Earlier this year I described them (inadequately) as “Sarah McLachlan’s voice singing with Ani DiFranco’s attitude accompanied by Sonic Youth remixed by Tortoise”, and I am unfortunately unable to come up with a better description, but they really do deserve better than my fumbling reductive comparisons. Different feels to the songs depending on who’s singing: her tones are as dulcet as anything the Lilith Fairies can warble, and his are as nondescript as most of indie-rock’s finest, but in every song you feel this is a band that likes the subtleties of sound – in a lot of the second track (I Like The Name Alice) the sound we hear with the most clarity and detail are the steely plucks of the guitar, with her voice farther away, and each note’s got a twang, a twist, an emphasis of its own that the other notes don’t have. A note of its own in the wider scheme of notes. This appeals to me. I’m a believer in the individuality of notes.

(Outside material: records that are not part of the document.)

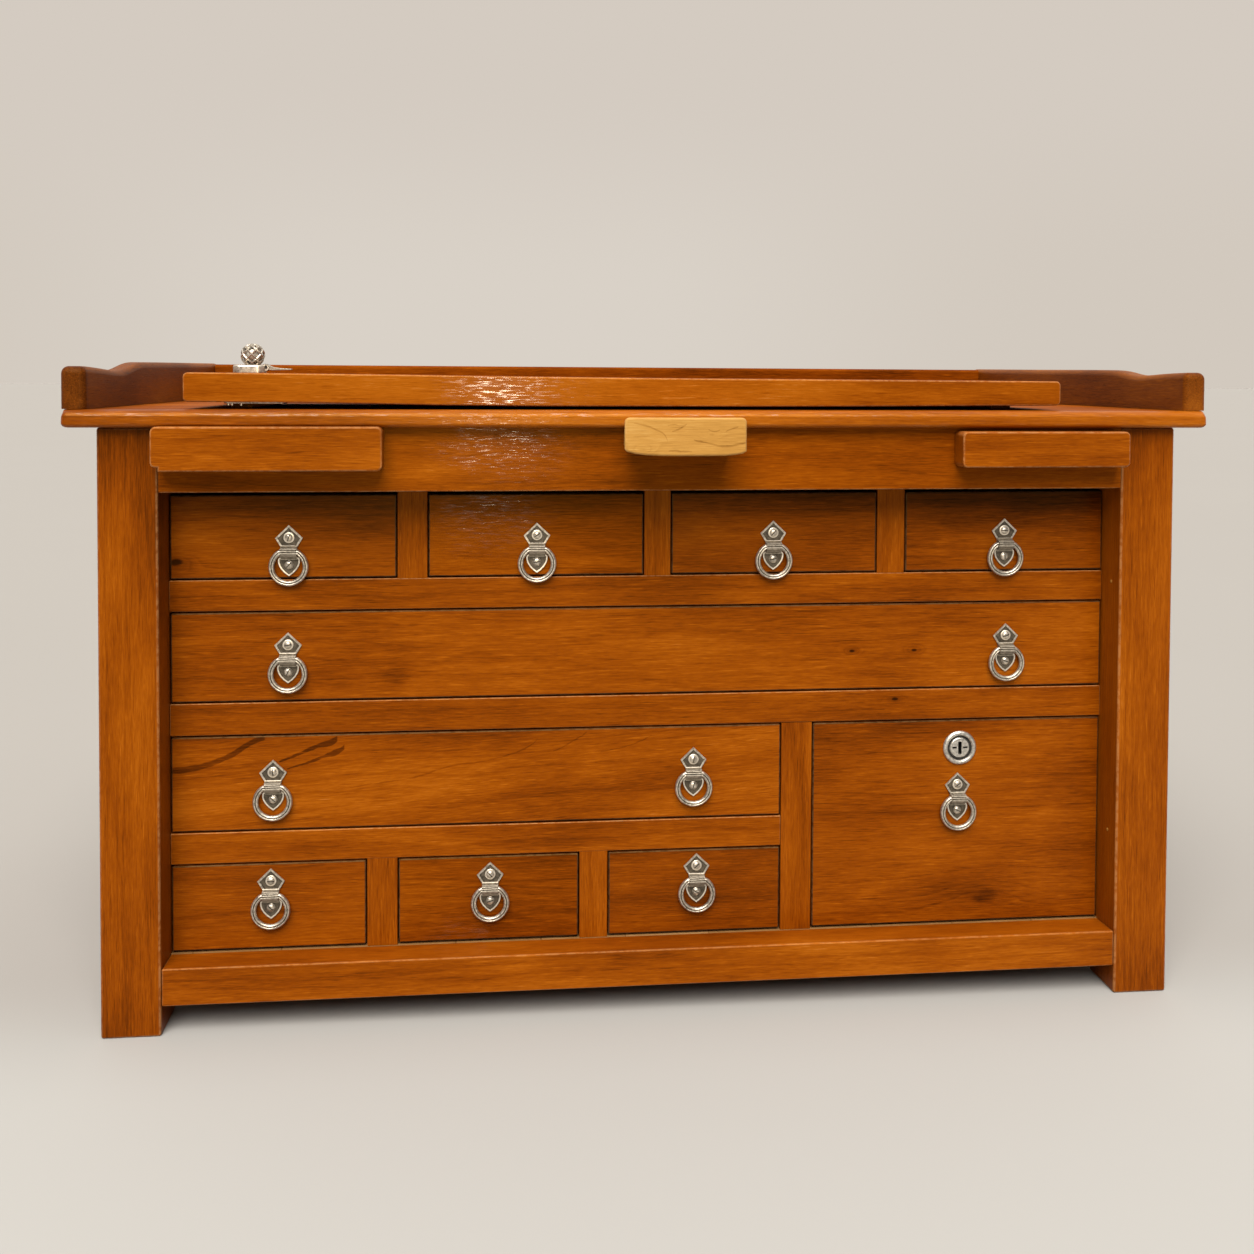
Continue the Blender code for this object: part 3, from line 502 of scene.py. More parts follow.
def wood(
    name, axes, centre, seed, ring=4.2, pith=(5.0, 75.0), wander=13.0, tilt=0.0, contrast=1.0, tone=0.0,
    knots=(), streaks=(), planks=None, palette=HARDWOOD, gloss=1.0, stain=(), bump=1.0, rings=1.0, arris=0.3, sparkle=0.0, patch=(), shine=0.0,
    grime=0.0, fade=(),
):
    """Wood for one board.

    axes names the world axes along the grain, across it on the face that is seen, and into the board.
    centre is the middle of the seen face, pith the growth rings' centre off it (across, into), all in millimetres.
    knots are (along, across, radius, darkness) and streaks lists of (along, across, half thickness) on that face.
    planks is (width, offset) for a panel glued up from boards side by side. The soft patches are (along, across, reach
    along, reach across, depth), darker by depth and lighter where it is below 0: real stains at some places, painted
    shade and painted light at others.
    rings is the strength of the growth lines, arris that of the pale edges, rubbed and carrying a painted highlight,
    the dark-edge weight that of the painted shade on edges beside the gaps, sparkle that of the ripples that catch the
    light, in the polished patch (along, across, reach along, reach across) where there is one, and shine what the whole
    face adds to them. fade is (across, across, depth): dark at the first, clear by the second.
    """
    g = Graph(name)
    index = {"x": 0, "y": 1, "z": 2}
    parts = g.split(g.co)
    origin = W(*centre)
    u, v, w = (g.math("MULTIPLY_ADD", parts[index[a]], 1000.0, -1000.0 * origin[index[a]]) for a in axes)
    mid = {"x": centre[0], "y": centre[1], "z": centre[2]}
    flat_u, flat_v = u, v
    rng = random.Random(seed * 7919 + 17)
    shift = (rng.uniform(-4000, 4000), rng.uniform(-4000, 4000), rng.uniform(-4000, 4000))
    level = None
    if planks:
        width, offset = planks
        place = g.math("MULTIPLY_ADD", v, 1.0 / width, offset)
        number = g.math("FLOOR", place)
        level, hue = g.white(g.add(number, float(seed)))
        hue = g.split(hue)
        u = g.math("MULTIPLY_ADD", hue[0], 1500.0, u)
        v = g.math("MULTIPLY", g.math("SUBTRACT", g.math("FRACT", place), hue[1]), width)
        seam = g.math("ABSOLUTE", g.math("SUBTRACT", g.math("FRACT", g.math("ADD", place, 0.5)), 0.5))
        seam = g.step(seam, 0.35 / width, 0.9 / width, 1.0, 0.0)
    if tilt:
        v = g.math("MULTIPLY_ADD", u, -tilt, v)
    p = g.vec("ADD", g.xyz(u, v, w), shift)
    if planks:
        p = g.vec("ADD", p, g.xyz(0.0, g.mul(number, 313.0), 0.0))

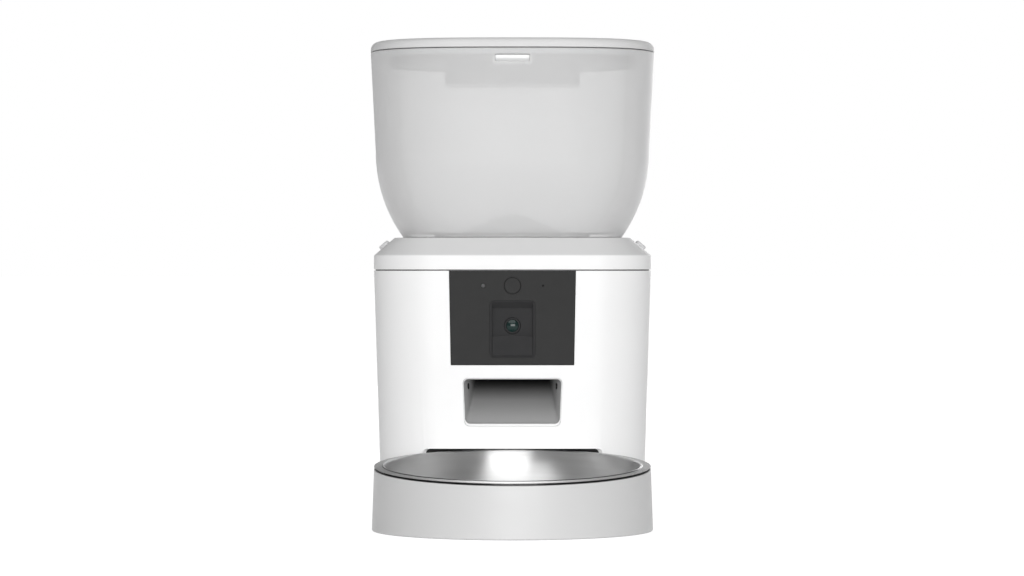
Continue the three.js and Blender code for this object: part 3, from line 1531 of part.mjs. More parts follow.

(Still eagerly awaiting Leaves Turn Inside You, which has yet to arrive.)

(Elsewhere in the convenient world of online music reviews, Pitchfork likes the new Silver Jews, Flak reviews the Piano Magic compilation, and I really wish I could rave about MJ’s latest as much as PopMatters does.)

(Did I mention Chrominance Decoder is boring?)

Googlers / Ktheory / Luke Visits

Not-so-burning but still infuriating question of the day: why, why, why do something like half my Google hits seem to come from people searching for Audrey Tautou’s mammaries? And why the hell am I first on the list?

In other news, I have nothing more disturbing to report from Luke’s latest visit to the UK than a phallic salad (large leek, effect enhanced by cherry tomatoes) and a violated wok. This is a good thing, considering that on previous visits he has perfumed my room with Spam and given Nazi salutes to oncoming cars on narrow one-lane roads in Scotland.

Today

Today I have walked along a still-sleeping Brick Lane on a bagel mission, and had a leisurely breakfast in a room with a skylight, and jazz, and lovely company. I have ridden on the tube half-blind because I didn’t have my spectacles (this time with a cast-iron excuse for not making eye contact with the guy asking for change: it’s not that I was deliberately avoiding his gaze, I just couldn’t see his eyes to begin with), although once the train is moving the world outside isn’t any more of a blurred rush without specs than it is with them. I have walked home down Gower Street in a quiet riot of sun and blue and leaves, and scrunched through fallen yellow in the UCL compound. I have been rather happy.

Early New Year’s Resolutions

Based on the events of the past few days:

  • I will stop going for tutorials a week late.
  • I will stop going for aforesaid tutorials unprepared, although I realize this is ultimately of no consequence given that I am a week late.
  • I will bother to set my alarm clock(s) for Wednesday mornings, when I have to meet the priests to choose hymns for Sunday. I feel exceptionally rude keeping the clergy waiting and then turning up in pyjamas.
  • I will buy gloves I like instead of going gloveless and freezing due to reluctance to wear my murderer ones.
  • I will never buy Tesco’s vile soya milk again in attempts at health. Self-induced nausea cannot be healthy.
  • I will find music to listen to while studying that is neither so catchy that I end up singing along and bouncing off the walls (Dismemberment Plan) nor so soothing that it lulls me to sleep (Galaxie 500). Unfortunately I think this then means Matchbox 20 but they do say suffering is good for the soul.
  • I will teach myself to like healthy snacks like wheatgerm instead of guzzling Kettle Chips (salsa and mesquite flavour).
  • I will uninstall Dope Wars from my computer. I will also stop publicly discussing cocaine prices and the strategic necessity of procuring assault weapons for use against the police.
  • I will stop getting wound up about things that are ridiculously unimportant in the larger scheme of world hunger etc. as well as pretty damn trivial compared to the problems of some of the people around me.
  • I will spend less time writing lists of resolutions and more time actually carrying them out.

Poem: After RM Rilke (Primo Levi)

Just like that, a week gone and nothing written here about it. Cue inevitable cliche (time, fly, fun, blah).

Get thee behind me, Real Life.

For now, have some Primo Levi, who I’ve been enjoying these days in rare moments of solitude:

After R.M. Rilke

Lord, it’s time; the wine is already fermenting.
The time has come to have a home,
Or to remain for a long time without one.
The time has come not to be alone,
Or else we will stay alone for a long time.
We will consume the hours over books,
Or in writing letters to distant places,
Long letters from our solitude.
And we will go back and forth through the streets,
Restless, while the leaves fall.

(You might also want to read Rilke’s Autumn Day, which the above poem was written in response to.)

Climbing Up The Walls

Currently playing, probably too loudly, on my speakers:

  • Our Lady Peace and Headswim albums (loans from Tay)
  • Hopelessly Devoted To You, a punk sampler (loan from Yoichi)
  • Who’s In The House? (answer: Jesus), by Father Brian featuring the Fun Loving Cardinals (loan from Alec, who swears almost convincingly that he “borrowed it from a friend”)

My neighbours are possibly feeling less than Christian love for me right now.